Spring 2018 Essay Contest 1st Place Winner
by Trevin Farson


People leave imprints. Their stories leave imprints. As I write this, I look at a small box on my desk. It is rather ordinary. Yet, I prize that box. I often pick it up when my mind wanders or I come across a difficult situation. This box has a story. When my finger feels the surface of this box, I feel the hand of the man who gave it to me a decade ago; I know he rejoices in heaven still! Anyone who knows the man’s story sees the beauty of that ordinary box. For me, this box keeps his story alive. It also keeps him close.

People’s stories linger. The charred remains of a barn in the deep south can ring with familial history. A third-generation immigrant can see the stories he heard on his grandpa’s knee by visiting the land of his ancestral home. For Christians, the land of Israel carries similar heritage. When a Christian is wrapped into God’s story, Israel becomes the land of her family. The stories surrounding Israel are ancient and dear. The place is the ancestral home of our faith, even of its author! There, my feet felt Jesus’ story come alive. The man from heaven left an imprint on this earth, felt stronger in Israel than anywhere. The story of Jesus leaps to life in Israel’s breeze.

As the plane touched down after over ten hours of flight, I looked across the aisle. “We’re in Israel!” I said with a grin, but was met with no shouts of exclamation. The next ten days felt like we were constantly flipping through TV channels. We unloaded the bus, looked around and listened carefully, and, right as the magic lightbulb moment happened and the site’s significance clicked in our minds, we had a bus to catch! For such a small nation there was a lot to see.

As much as “smallness” characterized the nation, it characterized the region of Galilee even more. In fact, the “Sea of Galilee” was the smallest sea I ever saw! Maybe it is better to think of it as a lake? Jury is still out. What I do know is that there are amazing things to see in Galilee. Galilee was just north of the Decapolis with all its progress and Hellenization. It was also north of Jerusalem, the political and religious capital of Israel. Jesus spent most his days on earth in the Jewish outskirts, so to speak. Though Galilee did not contain a modern metropolis, nor was it ever like the bustling Roman Empire, Jesus ministered here, traveling from town to town. The place is beautiful, fresh, and… mundane. By coming to Galilee, Jesus really did come to earth. It is an earthy place that would have had earthy people (the farmer and fishermen types).

The real magic of the place rests in the stories Jesus left behind. That simple steep hill leading into the Sea of Galilee vivifies the story of Jesus casting out the Legion. Standing on the rocky shore looking across the slightly misty lake, one can almost hear the splash as Peter dives from the boat, earnest to see his Lord who called him from the shore.

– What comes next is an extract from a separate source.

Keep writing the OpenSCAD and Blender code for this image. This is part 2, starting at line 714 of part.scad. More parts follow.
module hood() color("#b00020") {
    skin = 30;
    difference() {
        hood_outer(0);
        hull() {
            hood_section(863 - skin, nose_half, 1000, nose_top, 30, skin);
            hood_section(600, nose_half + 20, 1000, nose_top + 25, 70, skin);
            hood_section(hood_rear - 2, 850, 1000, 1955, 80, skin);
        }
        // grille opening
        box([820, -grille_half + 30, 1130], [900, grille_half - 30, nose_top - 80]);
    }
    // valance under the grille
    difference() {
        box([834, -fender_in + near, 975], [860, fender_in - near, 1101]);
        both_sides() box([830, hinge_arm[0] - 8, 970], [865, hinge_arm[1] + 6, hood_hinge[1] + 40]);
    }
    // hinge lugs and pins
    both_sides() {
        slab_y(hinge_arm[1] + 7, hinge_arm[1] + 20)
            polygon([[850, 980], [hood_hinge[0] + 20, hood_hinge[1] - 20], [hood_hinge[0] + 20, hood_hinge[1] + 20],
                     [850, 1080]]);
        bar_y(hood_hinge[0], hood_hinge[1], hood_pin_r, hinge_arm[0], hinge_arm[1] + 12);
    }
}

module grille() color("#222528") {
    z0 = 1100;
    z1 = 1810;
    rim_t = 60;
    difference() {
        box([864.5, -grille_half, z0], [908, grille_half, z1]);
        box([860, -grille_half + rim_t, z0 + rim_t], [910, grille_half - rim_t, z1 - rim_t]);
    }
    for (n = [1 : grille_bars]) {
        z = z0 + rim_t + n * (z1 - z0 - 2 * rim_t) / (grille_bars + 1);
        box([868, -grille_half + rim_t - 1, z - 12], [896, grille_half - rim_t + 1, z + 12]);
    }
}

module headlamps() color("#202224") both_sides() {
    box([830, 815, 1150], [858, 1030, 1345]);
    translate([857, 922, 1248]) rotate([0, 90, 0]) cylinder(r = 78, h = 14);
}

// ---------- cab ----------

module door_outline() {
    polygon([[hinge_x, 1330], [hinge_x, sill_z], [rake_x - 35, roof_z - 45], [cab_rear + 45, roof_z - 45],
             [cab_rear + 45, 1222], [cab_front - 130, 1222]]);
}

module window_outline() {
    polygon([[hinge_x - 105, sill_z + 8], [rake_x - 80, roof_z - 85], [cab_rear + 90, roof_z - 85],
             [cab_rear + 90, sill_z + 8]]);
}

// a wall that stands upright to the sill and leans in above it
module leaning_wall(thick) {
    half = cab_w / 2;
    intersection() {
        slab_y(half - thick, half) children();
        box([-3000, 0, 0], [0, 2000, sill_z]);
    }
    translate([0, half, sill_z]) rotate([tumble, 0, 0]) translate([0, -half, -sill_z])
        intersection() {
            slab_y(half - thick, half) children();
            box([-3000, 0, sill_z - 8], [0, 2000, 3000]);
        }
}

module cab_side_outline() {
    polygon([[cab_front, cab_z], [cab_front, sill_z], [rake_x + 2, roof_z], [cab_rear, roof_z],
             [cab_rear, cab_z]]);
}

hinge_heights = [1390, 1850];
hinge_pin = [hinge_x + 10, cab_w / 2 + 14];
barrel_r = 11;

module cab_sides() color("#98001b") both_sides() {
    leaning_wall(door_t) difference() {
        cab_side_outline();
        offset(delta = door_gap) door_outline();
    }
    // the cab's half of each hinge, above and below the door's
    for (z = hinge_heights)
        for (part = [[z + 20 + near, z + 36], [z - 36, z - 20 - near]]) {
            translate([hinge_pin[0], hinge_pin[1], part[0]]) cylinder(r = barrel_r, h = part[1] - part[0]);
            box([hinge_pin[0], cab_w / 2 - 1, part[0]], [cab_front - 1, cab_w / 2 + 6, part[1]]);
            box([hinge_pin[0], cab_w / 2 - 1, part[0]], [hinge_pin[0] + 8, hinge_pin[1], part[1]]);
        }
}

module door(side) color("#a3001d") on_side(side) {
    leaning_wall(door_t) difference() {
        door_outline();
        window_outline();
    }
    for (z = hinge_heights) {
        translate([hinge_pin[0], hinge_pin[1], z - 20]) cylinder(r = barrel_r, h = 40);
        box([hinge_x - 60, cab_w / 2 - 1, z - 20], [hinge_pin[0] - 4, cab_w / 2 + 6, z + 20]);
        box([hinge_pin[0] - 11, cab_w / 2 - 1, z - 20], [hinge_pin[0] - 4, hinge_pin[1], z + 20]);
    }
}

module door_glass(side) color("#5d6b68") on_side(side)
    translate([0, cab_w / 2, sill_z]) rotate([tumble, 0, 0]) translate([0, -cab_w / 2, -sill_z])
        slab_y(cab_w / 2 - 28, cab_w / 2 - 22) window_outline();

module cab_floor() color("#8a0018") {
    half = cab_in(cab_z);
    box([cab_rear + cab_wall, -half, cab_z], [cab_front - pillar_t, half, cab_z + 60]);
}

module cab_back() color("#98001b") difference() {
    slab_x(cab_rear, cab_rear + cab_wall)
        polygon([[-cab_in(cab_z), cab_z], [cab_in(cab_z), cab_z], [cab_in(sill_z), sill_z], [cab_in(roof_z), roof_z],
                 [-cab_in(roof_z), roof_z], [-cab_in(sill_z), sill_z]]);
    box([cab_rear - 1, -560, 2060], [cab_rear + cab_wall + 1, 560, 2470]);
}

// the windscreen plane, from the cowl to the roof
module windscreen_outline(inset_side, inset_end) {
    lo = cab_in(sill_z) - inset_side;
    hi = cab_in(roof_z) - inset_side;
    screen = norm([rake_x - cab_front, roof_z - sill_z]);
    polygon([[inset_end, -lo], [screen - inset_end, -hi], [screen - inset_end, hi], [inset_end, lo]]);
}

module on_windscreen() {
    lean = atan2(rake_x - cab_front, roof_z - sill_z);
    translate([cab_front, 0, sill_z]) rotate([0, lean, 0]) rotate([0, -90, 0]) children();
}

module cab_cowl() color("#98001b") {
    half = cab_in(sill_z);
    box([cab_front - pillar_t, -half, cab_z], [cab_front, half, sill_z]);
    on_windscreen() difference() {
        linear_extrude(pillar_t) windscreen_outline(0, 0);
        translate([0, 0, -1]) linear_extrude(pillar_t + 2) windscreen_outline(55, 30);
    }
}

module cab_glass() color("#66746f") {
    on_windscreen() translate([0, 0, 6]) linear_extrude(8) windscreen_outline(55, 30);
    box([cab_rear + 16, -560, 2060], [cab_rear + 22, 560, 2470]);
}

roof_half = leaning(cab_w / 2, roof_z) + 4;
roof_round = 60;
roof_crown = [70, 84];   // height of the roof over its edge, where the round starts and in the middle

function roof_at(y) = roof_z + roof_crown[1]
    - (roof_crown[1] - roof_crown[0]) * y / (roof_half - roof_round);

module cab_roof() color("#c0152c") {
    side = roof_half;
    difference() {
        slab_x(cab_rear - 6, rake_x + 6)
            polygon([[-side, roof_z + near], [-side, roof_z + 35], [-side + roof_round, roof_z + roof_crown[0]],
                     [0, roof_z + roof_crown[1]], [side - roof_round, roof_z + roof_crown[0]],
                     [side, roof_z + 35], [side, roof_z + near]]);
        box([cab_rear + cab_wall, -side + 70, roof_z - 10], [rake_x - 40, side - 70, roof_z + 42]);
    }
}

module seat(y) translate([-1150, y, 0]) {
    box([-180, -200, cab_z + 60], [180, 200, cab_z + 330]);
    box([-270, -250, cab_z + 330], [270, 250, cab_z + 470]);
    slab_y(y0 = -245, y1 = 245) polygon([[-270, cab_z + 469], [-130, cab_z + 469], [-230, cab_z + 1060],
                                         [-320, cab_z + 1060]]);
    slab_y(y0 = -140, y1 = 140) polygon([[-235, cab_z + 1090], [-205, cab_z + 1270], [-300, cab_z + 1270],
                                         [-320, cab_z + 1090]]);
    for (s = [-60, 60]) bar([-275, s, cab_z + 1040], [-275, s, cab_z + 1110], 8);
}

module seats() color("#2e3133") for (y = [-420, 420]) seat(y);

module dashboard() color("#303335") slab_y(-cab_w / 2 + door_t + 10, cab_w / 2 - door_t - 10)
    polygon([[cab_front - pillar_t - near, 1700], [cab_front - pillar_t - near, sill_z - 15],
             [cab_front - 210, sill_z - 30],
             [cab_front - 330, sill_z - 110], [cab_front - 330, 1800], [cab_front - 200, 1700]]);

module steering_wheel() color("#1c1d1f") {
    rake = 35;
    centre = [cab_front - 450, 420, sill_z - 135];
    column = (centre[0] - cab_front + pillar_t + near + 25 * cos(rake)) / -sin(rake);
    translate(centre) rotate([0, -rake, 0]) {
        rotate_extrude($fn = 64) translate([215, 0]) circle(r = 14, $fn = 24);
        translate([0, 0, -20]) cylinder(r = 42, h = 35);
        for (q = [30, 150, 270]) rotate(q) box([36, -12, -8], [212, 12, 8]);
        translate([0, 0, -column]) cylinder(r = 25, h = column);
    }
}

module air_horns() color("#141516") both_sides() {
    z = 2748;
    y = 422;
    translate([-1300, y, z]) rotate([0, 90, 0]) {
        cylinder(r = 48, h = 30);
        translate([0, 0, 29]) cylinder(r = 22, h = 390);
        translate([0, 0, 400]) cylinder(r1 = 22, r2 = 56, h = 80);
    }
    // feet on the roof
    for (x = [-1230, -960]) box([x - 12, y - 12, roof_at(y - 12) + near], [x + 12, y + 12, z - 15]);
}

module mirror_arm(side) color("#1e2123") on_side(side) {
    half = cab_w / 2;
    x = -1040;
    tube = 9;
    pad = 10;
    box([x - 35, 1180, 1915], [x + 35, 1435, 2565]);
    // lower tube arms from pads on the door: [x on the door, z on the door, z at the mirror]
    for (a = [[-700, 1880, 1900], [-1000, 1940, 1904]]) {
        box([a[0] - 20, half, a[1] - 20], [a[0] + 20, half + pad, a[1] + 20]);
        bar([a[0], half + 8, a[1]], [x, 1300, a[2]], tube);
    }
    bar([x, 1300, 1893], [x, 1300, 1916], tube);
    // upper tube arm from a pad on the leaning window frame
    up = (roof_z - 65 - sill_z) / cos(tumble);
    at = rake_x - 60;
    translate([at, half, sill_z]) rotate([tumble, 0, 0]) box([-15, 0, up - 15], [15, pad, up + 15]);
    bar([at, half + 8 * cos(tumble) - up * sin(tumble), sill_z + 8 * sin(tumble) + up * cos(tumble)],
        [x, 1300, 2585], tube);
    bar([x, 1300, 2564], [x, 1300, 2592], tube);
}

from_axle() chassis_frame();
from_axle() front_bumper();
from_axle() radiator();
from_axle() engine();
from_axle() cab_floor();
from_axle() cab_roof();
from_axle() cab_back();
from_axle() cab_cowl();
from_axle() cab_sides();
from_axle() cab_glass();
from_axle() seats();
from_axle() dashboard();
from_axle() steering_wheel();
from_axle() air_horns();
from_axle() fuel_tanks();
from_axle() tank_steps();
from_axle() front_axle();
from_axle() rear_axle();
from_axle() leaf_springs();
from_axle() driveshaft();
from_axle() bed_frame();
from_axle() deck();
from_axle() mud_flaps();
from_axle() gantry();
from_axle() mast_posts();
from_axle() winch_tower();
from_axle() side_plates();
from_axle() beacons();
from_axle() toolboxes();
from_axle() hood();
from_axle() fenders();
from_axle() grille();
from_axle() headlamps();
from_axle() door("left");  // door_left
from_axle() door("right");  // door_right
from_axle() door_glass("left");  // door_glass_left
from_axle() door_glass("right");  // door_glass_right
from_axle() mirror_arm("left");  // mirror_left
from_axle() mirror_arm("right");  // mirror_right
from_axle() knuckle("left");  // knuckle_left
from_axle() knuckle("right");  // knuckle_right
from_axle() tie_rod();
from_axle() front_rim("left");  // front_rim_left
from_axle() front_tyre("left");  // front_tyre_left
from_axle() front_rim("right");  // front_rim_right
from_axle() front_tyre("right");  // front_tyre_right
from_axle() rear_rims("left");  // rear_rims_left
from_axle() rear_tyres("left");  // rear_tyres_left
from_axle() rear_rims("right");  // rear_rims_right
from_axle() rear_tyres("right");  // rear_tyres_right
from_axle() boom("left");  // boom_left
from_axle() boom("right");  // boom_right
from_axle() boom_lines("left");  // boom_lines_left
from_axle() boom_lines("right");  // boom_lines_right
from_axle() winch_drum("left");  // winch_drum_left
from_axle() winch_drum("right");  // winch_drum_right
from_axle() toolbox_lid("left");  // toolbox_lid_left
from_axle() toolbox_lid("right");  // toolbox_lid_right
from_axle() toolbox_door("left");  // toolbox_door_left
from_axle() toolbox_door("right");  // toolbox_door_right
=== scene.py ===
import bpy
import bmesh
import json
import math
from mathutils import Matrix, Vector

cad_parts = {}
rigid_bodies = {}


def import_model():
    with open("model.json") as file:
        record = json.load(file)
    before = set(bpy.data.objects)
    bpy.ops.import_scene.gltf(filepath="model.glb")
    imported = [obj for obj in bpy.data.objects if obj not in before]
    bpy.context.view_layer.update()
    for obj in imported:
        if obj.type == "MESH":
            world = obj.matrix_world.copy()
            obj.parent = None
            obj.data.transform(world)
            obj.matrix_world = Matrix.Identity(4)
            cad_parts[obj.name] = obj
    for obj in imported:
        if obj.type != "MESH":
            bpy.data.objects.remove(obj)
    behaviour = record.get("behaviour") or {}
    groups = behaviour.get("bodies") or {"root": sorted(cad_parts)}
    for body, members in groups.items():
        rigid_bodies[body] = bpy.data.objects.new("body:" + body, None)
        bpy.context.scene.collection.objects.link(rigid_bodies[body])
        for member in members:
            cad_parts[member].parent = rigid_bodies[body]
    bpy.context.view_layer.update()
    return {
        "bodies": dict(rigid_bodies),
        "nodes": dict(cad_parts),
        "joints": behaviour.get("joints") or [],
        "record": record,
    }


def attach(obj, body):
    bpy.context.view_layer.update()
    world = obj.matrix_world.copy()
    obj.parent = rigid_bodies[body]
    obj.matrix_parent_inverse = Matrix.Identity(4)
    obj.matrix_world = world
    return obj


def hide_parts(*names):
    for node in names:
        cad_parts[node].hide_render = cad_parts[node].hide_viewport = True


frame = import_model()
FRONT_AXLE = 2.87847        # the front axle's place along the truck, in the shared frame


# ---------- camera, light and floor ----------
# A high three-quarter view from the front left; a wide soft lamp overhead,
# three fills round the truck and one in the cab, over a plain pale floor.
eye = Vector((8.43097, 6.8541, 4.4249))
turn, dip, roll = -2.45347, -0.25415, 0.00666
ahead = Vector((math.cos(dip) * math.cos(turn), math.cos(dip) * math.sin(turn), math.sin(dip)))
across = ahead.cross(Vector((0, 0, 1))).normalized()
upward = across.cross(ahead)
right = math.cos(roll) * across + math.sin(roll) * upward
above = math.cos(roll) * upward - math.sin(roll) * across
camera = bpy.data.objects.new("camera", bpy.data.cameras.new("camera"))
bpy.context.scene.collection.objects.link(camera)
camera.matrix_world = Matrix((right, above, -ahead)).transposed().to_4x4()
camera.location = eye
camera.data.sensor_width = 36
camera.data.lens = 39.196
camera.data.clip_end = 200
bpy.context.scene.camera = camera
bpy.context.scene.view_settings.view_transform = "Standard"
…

Farther around the sea sits the freshly uncovered town of Magdala. You can see its synagogue, in which Jesus most surely taught. There are remains of mosaic floors, plastered pillars, and ornate Jewish carvings bearing designs from the Jerusalem Temple. There a small stone table has two ruts cut to hold the bars of a scroll. Did Jesus read from Isaiah here just as he had in Nazareth? His listeners would have locked eyes with Jesus after he read as he sat back down not twenty-five feet from the farthest person. Heaven really met earth; he locked eyes in the close confines of the synagogue! Here he would cast demons out of Mary Magdalene: heaven fighting hell to save a woman in a small fishing town. The stones help tell this story. Jesus was not just heaven touching earth; he was heaven touching humans. He even was human. This human Jesus could be touched by a bleeding woman, crowded into Peter’s house, and shoved toward a cliff-edge in Nazareth. All the time, Jesus would have had his audience at eye level. This is a place of normal people; it always has been. That is really the story that Israel tells: heaven embracing humanity. Feeling this place hits home how close Jesus really was—how close he is! My mind flits between thinking of my faith as cold and distant and thinking of Jesus as an ethereal quasi-human, but the rocks shout, “He walked here!” It is warm, close, and very real. I feel like Thomas when he felt Jesus’ scars.

Seeing Israel helped defibrillate my imagination. This place has no residual holiness lingering in its hillsides, nor are its pillars miraculous, yet the land of Israel is a part of Jesus’ story. I did not find magic in the rocks, but I found stories coming alive. As the stories spring to life, a life of another kind becomes more apparent. The stories are Jesus’ and knowing him is my life. The land gives insight into Jesus’ life, death and resurrection; it gives insight into the salvation of every Christian. In this sense, the land of Israel blooms with eternal life as it tells my Savior’s story. For me, the land keeps his story alive. It also keeps him close!